In Latin America generally, infrastructure investment is constrained by uncertainty and government budget issues. Brazil's construction sector, which has been contracting since 2014, has shown positive growth in 2019 and this could continue with infrastructure a policy priority.

Key automobile manufacturing countries to face recession

Global automotive production decelerated in 2018 and is expected to contract in 2019 with recession deepening and broadening across several major markets including Germany, Turkey, China and South Korea.

The automotive market has been hit by more by global economic factors including, market saturation, reduction in purchasing and promotion incentives and customer hesitancy during the transition of the auto industry from combustion engine-powered via hybrid to fully electric vehicles.

This decline has been particularly severe in Germany and China with passenger car production declining by -10.6% and -13.8%, respectively in the first eight months of 2019. It is expected that the Chinese government may introduce some tax measures to boost sales of passenger vehicles, especially new energy vehicles. This could lead to a recovery in 2020.

In the U.S., the auto market is expected to decelerate with no growth in 2019 and only a slight increase in 2020. Japanese and Korean car production is being affected by weak export markets.

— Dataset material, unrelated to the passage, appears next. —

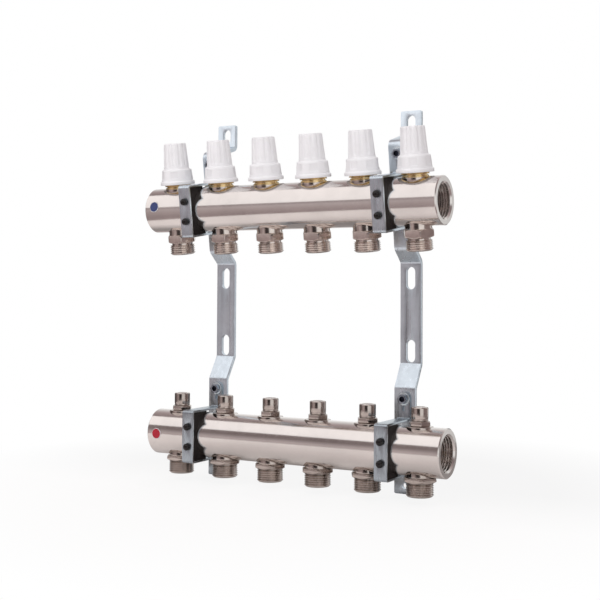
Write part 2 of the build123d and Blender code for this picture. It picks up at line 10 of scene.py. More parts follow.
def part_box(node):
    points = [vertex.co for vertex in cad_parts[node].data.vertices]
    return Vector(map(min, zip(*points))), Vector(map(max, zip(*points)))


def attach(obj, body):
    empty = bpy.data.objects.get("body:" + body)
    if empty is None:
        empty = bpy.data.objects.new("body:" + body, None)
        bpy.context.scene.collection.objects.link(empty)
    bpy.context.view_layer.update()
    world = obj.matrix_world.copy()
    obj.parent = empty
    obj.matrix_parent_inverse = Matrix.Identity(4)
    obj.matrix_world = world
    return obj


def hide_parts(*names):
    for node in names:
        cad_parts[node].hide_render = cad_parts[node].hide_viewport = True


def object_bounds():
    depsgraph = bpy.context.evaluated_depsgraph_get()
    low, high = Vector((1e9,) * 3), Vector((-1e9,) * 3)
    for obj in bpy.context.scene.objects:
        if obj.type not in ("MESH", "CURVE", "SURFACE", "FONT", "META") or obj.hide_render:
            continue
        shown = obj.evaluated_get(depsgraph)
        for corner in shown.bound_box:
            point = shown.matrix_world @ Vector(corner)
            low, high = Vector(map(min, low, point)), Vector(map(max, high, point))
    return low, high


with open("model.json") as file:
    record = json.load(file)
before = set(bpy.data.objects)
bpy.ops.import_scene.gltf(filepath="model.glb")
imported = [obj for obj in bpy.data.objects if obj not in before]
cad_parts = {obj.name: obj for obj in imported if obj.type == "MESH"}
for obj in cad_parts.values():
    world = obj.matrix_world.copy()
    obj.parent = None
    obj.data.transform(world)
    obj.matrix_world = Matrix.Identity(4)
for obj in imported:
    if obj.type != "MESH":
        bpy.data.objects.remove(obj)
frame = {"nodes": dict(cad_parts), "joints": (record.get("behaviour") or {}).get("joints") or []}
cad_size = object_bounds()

The Indian automotive industry suffered from the liquidity crisis and weak global demand to show almost no growth in 2019, but it is expected to pick up in 2020 before the introduction of stringent pollution standards in April 2020.

The Turkish auto industry continues to struggle with contraction in both domestic and export markets. In Brazil and Mexico, auto production maintained positive but slowing growth in 2019.

Global engineering sector to face slump amid escalating trade war

After strong growth in 2017-18, global mechanical machinery is expected to decelerate to remain flat in 2019-20 as the deceleration of the global economy and continuation of trade tensions hurt global investment activities. The mechanical machinery output in major exporters - China, Germany and Japan - is expected to keep falling in 2020. The Chinese mechanical machinery sector is expected to decline by -1.0% in 2019, even though the replacement demand for equipment will provide some support in 2019 and 2020.

General-purpose machinery, including energy related machinery, will positively contribute to the sector's growth. On the other hand, construction machinery is expected to decline in 2019 and 2020, but the decline will be partially offset by the demand deriving from expansion of infrastructure projects in developing countries.